• What to produce
Give the entries again, word for word.

• Source records
-- start --

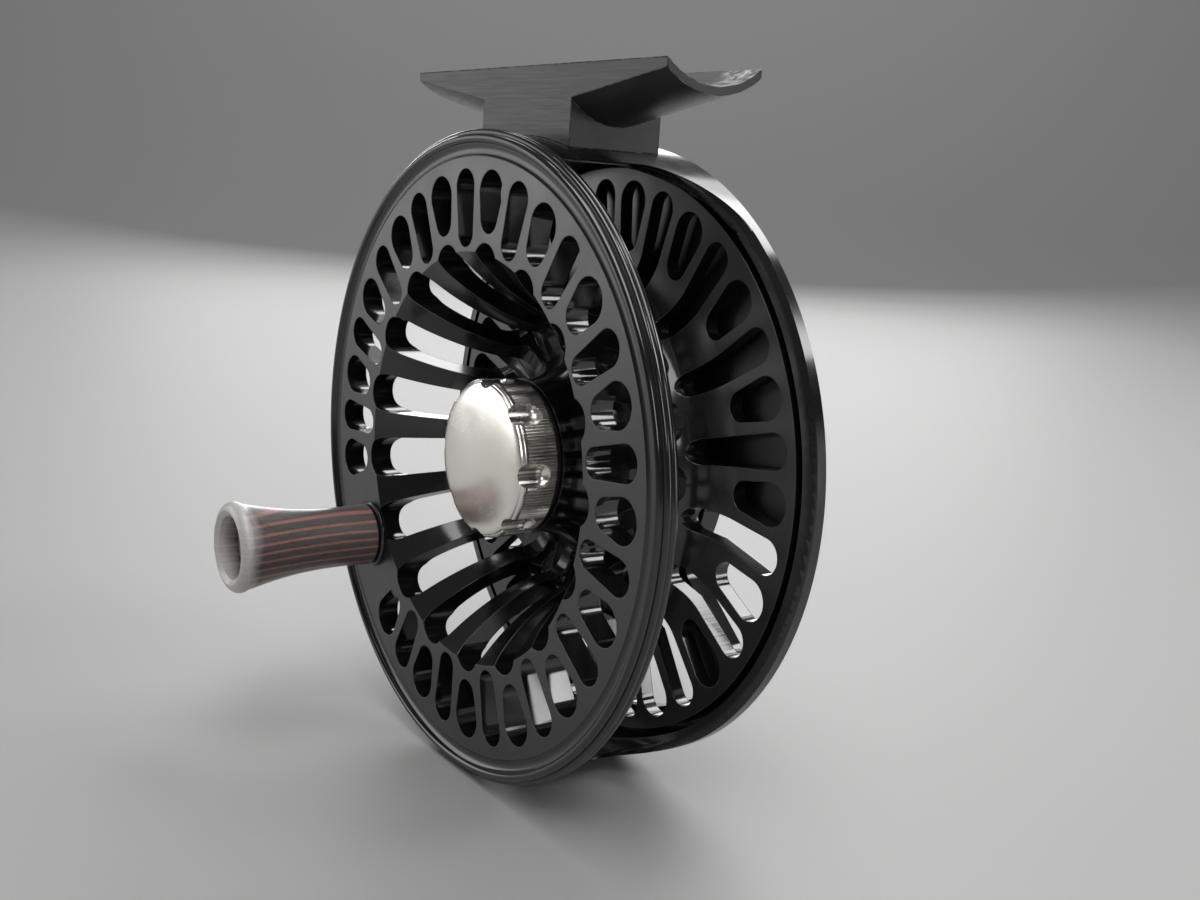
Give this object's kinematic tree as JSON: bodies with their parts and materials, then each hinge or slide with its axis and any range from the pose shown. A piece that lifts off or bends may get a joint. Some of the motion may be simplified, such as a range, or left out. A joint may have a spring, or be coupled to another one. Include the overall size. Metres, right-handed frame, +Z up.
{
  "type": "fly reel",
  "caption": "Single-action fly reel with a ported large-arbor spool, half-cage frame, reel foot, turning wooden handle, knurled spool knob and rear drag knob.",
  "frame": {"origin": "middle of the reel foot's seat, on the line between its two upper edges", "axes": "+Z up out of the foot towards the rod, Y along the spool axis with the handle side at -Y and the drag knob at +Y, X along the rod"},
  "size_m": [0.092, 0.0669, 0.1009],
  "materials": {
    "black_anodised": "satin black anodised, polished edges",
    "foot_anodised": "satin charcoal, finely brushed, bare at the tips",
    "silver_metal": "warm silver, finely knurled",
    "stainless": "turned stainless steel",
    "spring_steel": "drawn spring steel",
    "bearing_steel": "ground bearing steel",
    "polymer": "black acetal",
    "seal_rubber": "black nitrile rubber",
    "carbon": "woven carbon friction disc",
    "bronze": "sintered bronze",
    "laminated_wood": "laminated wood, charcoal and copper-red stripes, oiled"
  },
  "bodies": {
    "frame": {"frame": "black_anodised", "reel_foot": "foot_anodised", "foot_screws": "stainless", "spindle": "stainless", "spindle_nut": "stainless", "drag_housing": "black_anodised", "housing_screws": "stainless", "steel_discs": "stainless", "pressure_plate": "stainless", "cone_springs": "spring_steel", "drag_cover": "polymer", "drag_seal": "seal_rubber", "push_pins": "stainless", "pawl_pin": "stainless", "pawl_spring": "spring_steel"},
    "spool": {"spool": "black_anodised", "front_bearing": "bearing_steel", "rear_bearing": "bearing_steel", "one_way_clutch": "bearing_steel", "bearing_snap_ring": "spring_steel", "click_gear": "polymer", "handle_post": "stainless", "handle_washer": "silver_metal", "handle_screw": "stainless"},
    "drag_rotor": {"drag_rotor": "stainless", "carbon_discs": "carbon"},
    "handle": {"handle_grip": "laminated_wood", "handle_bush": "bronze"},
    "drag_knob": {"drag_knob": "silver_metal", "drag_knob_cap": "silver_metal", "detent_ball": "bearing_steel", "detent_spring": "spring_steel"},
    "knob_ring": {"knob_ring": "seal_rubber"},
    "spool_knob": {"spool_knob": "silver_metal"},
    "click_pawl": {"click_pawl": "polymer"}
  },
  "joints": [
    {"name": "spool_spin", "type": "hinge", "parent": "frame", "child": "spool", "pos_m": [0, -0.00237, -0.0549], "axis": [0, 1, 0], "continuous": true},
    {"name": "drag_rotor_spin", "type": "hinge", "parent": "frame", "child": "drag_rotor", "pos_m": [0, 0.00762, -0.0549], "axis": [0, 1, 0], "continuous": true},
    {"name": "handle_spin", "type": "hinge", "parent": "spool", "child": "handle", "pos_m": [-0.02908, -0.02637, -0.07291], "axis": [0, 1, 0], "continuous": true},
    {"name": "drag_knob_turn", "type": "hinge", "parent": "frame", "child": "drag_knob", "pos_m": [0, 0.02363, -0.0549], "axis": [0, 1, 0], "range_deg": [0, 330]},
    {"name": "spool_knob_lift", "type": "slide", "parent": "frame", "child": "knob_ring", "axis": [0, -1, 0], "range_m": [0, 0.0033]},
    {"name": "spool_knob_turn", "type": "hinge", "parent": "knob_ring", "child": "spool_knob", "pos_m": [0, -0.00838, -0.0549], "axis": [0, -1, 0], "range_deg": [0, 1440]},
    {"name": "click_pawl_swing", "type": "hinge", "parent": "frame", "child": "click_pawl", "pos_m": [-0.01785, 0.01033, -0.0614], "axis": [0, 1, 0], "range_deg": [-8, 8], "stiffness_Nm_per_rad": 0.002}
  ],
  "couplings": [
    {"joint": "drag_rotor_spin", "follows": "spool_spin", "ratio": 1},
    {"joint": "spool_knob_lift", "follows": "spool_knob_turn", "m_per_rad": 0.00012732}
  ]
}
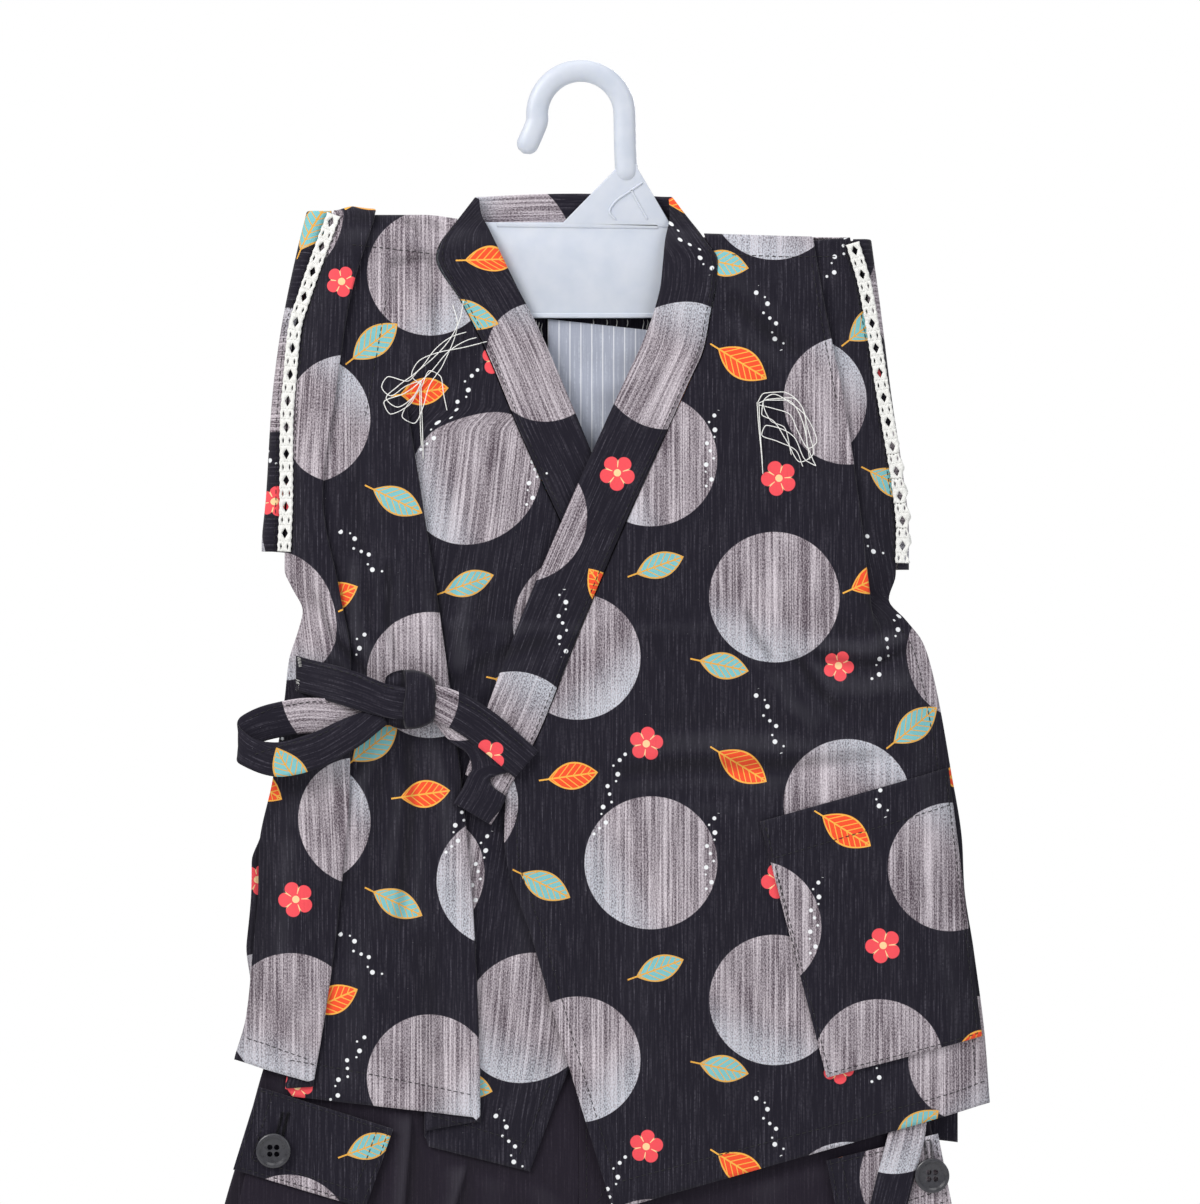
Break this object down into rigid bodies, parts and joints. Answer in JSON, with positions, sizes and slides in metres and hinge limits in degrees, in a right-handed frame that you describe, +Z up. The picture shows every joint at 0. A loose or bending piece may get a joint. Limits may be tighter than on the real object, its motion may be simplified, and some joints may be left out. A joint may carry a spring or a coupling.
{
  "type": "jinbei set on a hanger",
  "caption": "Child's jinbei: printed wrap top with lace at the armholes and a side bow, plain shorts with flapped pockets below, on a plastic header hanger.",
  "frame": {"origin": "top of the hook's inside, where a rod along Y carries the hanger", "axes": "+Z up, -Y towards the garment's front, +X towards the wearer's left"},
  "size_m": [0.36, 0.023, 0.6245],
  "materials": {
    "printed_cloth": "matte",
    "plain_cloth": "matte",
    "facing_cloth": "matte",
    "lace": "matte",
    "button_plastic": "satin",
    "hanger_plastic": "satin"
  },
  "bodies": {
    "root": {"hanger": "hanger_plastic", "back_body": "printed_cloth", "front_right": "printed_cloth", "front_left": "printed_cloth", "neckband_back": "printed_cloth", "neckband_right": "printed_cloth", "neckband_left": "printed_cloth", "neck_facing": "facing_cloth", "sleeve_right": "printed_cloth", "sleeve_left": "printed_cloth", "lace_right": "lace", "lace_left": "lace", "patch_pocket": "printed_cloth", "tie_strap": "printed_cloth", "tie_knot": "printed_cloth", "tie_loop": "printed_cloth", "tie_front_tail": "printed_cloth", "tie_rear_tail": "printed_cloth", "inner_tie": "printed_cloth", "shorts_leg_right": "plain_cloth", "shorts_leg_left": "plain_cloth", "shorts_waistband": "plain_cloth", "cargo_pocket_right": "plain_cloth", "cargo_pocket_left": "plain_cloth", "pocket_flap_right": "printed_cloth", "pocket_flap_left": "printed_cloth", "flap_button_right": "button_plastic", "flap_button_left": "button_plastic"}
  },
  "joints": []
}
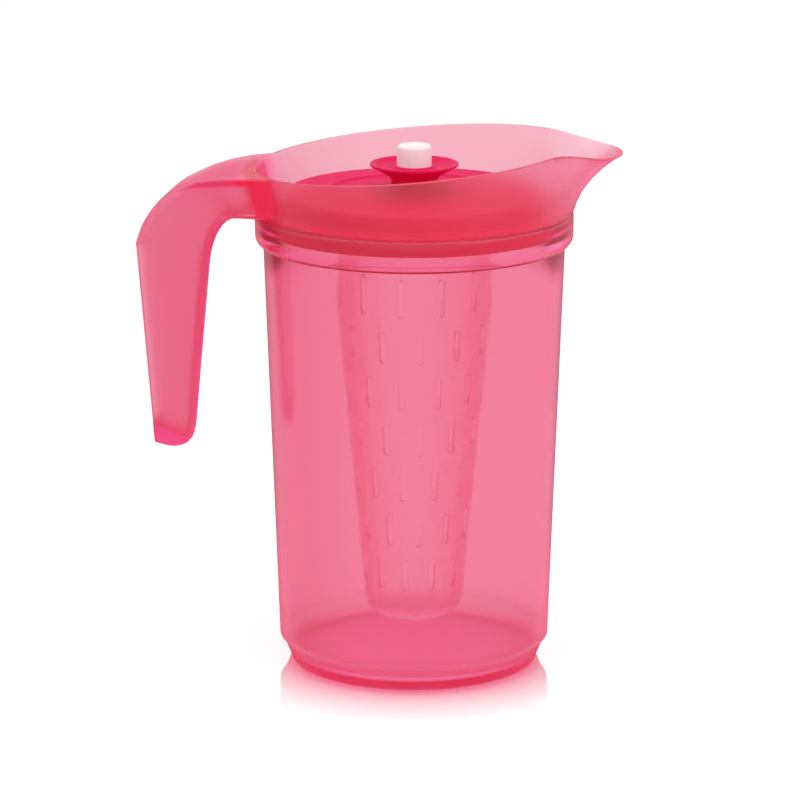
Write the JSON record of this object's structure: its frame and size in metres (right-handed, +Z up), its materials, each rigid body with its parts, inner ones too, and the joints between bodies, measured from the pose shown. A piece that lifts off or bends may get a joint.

-- end --

• Exercise answer
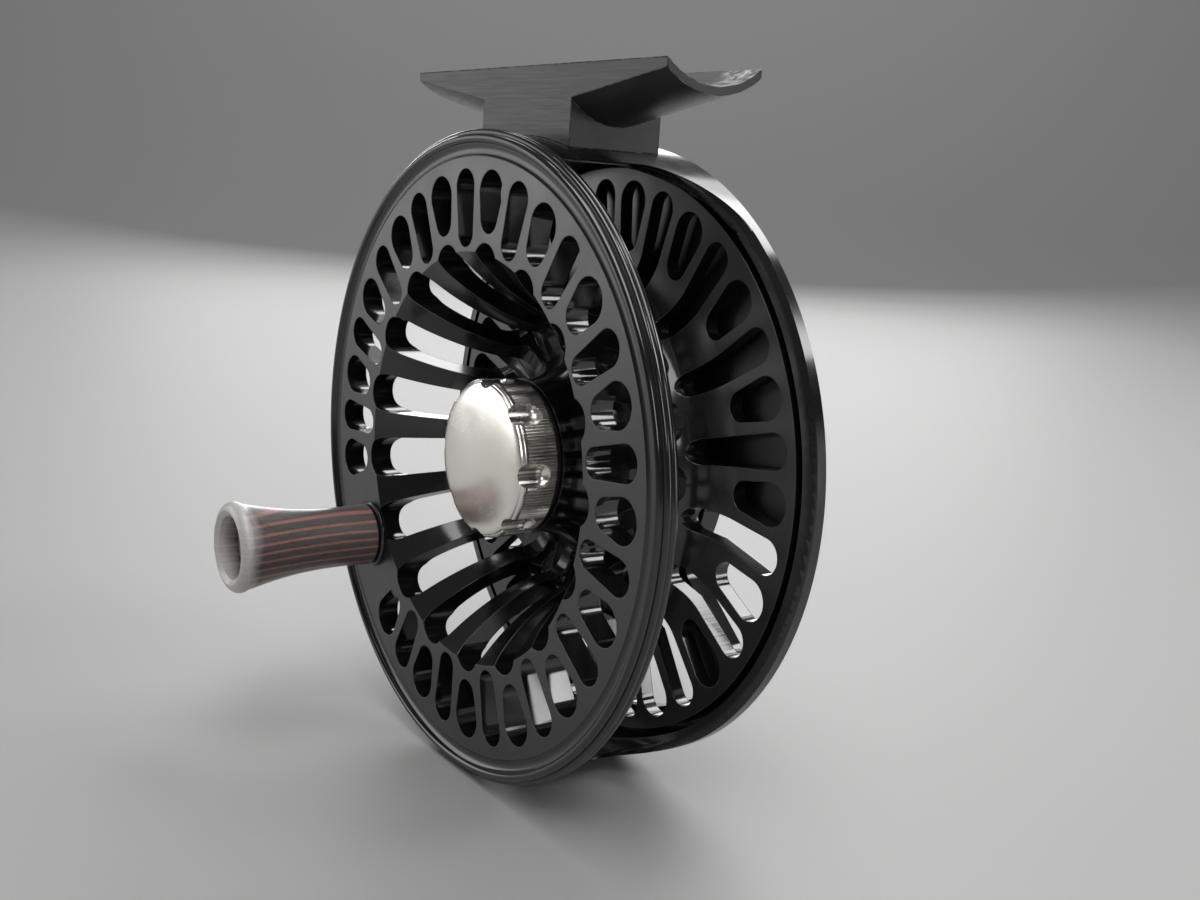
Give this object's kinematic tree as JSON: bodies with their parts and materials, then each hinge or slide with its axis and any range from the pose shown. A piece that lifts off or bends may get a joint. Some of the motion may be simplified, such as a range, or left out. A joint may have a spring, or be coupled to another one. Include the overall size. Metres, right-handed frame, +Z up.
{
  "type": "fly reel",
  "caption": "Single-action fly reel with a ported large-arbor spool, half-cage frame, reel foot, turning wooden handle, knurled spool knob and rear drag knob.",
  "frame": {"origin": "middle of the reel foot's seat, on the line between its two upper edges", "axes": "+Z up out of the foot towards the rod, Y along the spool axis with the handle side at -Y and the drag knob at +Y, X along the rod"},
  "size_m": [0.092, 0.0669, 0.1009],
  "materials": {
    "black_anodised": "satin black anodised, polished edges",
    "foot_anodised": "satin charcoal, finely brushed, bare at the tips",
    "silver_metal": "warm silver, finely knurled",
    "stainless": "turned stainless steel",
    "spring_steel": "drawn spring steel",
    "bearing_steel": "ground bearing steel",
    "polymer": "black acetal",
    "seal_rubber": "black nitrile rubber",
    "carbon": "woven carbon friction disc",
    "bronze": "sintered bronze",
    "laminated_wood": "laminated wood, charcoal and copper-red stripes, oiled"
  },
  "bodies": {
    "frame": {"frame": "black_anodised", "reel_foot": "foot_anodised", "foot_screws": "stainless", "spindle": "stainless", "spindle_nut": "stainless", "drag_housing": "black_anodised", "housing_screws": "stainless", "steel_discs": "stainless", "pressure_plate": "stainless", "cone_springs": "spring_steel", "drag_cover": "polymer", "drag_seal": "seal_rubber", "push_pins": "stainless", "pawl_pin": "stainless", "pawl_spring": "spring_steel"},
    "spool": {"spool": "black_anodised", "front_bearing": "bearing_steel", "rear_bearing": "bearing_steel", "one_way_clutch": "bearing_steel", "bearing_snap_ring": "spring_steel", "click_gear": "polymer", "handle_post": "stainless", "handle_washer": "silver_metal", "handle_screw": "stainless"},
    "drag_rotor": {"drag_rotor": "stainless", "carbon_discs": "carbon"},
    "handle": {"handle_grip": "laminated_wood", "handle_bush": "bronze"},
    "drag_knob": {"drag_knob": "silver_metal", "drag_knob_cap": "silver_metal", "detent_ball": "bearing_steel", "detent_spring": "spring_steel"},
    "knob_ring": {"knob_ring": "seal_rubber"},
    "spool_knob": {"spool_knob": "silver_metal"},
    "click_pawl": {"click_pawl": "polymer"}
  },
  "joints": [
    {"name": "spool_spin", "type": "hinge", "parent": "frame", "child": "spool", "pos_m": [0, -0.00237, -0.0549], "axis": [0, 1, 0], "continuous": true},
    {"name": "drag_rotor_spin", "type": "hinge", "parent": "frame", "child": "drag_rotor", "pos_m": [0, 0.00762, -0.0549], "axis": [0, 1, 0], "continuous": true},
    {"name": "handle_spin", "type": "hinge", "parent": "spool", "child": "handle", "pos_m": [-0.02908, -0.02637, -0.07291], "axis": [0, 1, 0], "continuous": true},
    {"name": "drag_knob_turn", "type": "hinge", "parent": "frame", "child": "drag_knob", "pos_m": [0, 0.02363, -0.0549], "axis": [0, 1, 0], "range_deg": [0, 330]},
    {"name": "spool_knob_lift", "type": "slide", "parent": "frame", "child": "knob_ring", "axis": [0, -1, 0], "range_m": [0, 0.0033]},
    {"name": "spool_knob_turn", "type": "hinge", "parent": "knob_ring", "child": "spool_knob", "pos_m": [0, -0.00838, -0.0549], "axis": [0, -1, 0], "range_deg": [0, 1440]},
    {"name": "click_pawl_swing", "type": "hinge", "parent": "frame", "child": "click_pawl", "pos_m": [-0.01785, 0.01033, -0.0614], "axis": [0, 1, 0], "range_deg": [-8, 8], "stiffness_Nm_per_rad": 0.002}
  ],
  "couplings": [
    {"joint": "drag_rotor_spin", "follows": "spool_spin", "ratio": 1},
    {"joint": "spool_knob_lift", "follows": "spool_knob_turn", "m_per_rad": 0.00012732}
  ]
}
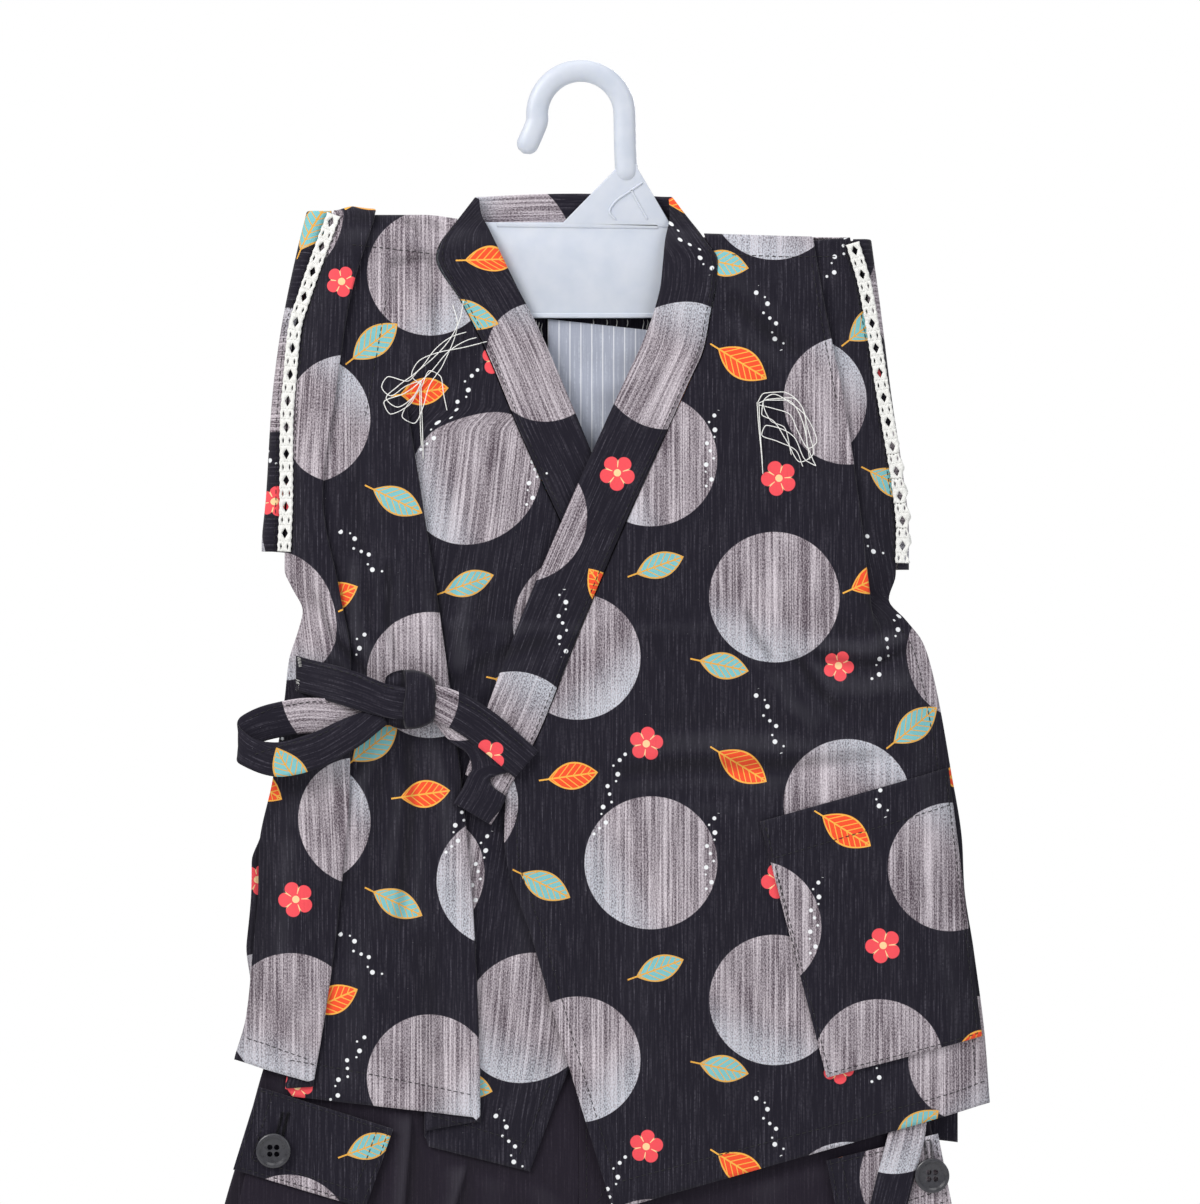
Break this object down into rigid bodies, parts and joints. Answer in JSON, with positions, sizes and slides in metres and hinge limits in degrees, in a right-handed frame that you describe, +Z up. The picture shows every joint at 0. A loose or bending piece may get a joint. Limits may be tighter than on the real object, its motion may be simplified, and some joints may be left out. A joint may carry a spring or a coupling.
{
  "type": "jinbei set on a hanger",
  "caption": "Child's jinbei: printed wrap top with lace at the armholes and a side bow, plain shorts with flapped pockets below, on a plastic header hanger.",
  "frame": {"origin": "top of the hook's inside, where a rod along Y carries the hanger", "axes": "+Z up, -Y towards the garment's front, +X towards the wearer's left"},
  "size_m": [0.36, 0.023, 0.6245],
  "materials": {
    "printed_cloth": "matte",
    "plain_cloth": "matte",
    "facing_cloth": "matte",
    "lace": "matte",
    "button_plastic": "satin",
    "hanger_plastic": "satin"
  },
  "bodies": {
    "root": {"hanger": "hanger_plastic", "back_body": "printed_cloth", "front_right": "printed_cloth", "front_left": "printed_cloth", "neckband_back": "printed_cloth", "neckband_right": "printed_cloth", "neckband_left": "printed_cloth", "neck_facing": "facing_cloth", "sleeve_right": "printed_cloth", "sleeve_left": "printed_cloth", "lace_right": "lace", "lace_left": "lace", "patch_pocket": "printed_cloth", "tie_strap": "printed_cloth", "tie_knot": "printed_cloth", "tie_loop": "printed_cloth", "tie_front_tail": "printed_cloth", "tie_rear_tail": "printed_cloth", "inner_tie": "printed_cloth", "shorts_leg_right": "plain_cloth", "shorts_leg_left": "plain_cloth", "shorts_waistband": "plain_cloth", "cargo_pocket_right": "plain_cloth", "cargo_pocket_left": "plain_cloth", "pocket_flap_right": "printed_cloth", "pocket_flap_left": "printed_cloth", "flap_button_right": "button_plastic", "flap_button_left": "button_plastic"}
  },
  "joints": []
}
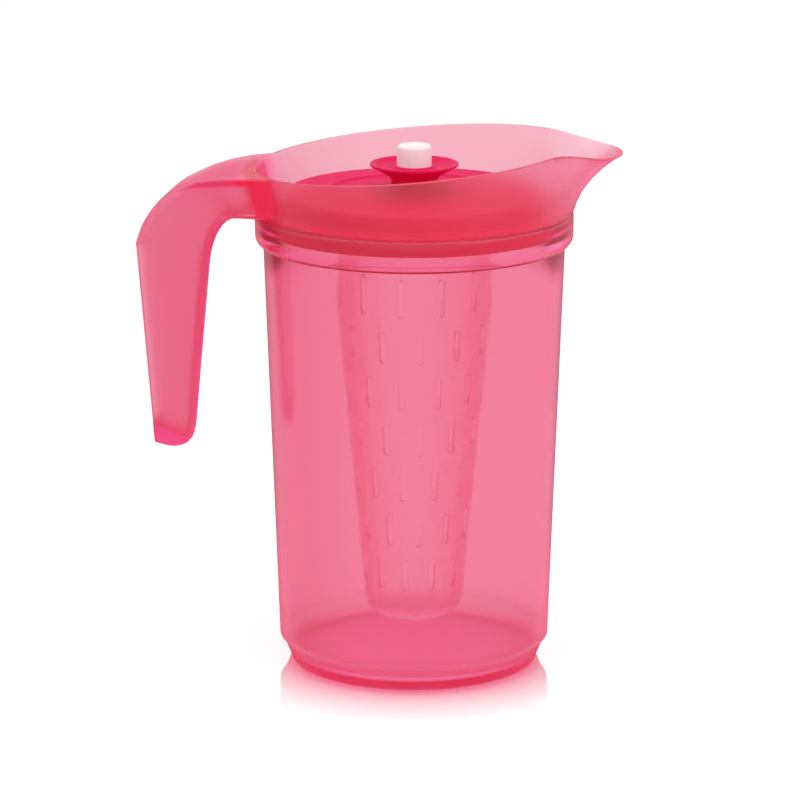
Write the JSON record of this object's structure: its frame and size in metres (right-handed, +Z up), its materials, each rigid body with its parts, inner ones too, and the joints between bodies, measured from the pose shown. A piece that lifts off or bends may get a joint.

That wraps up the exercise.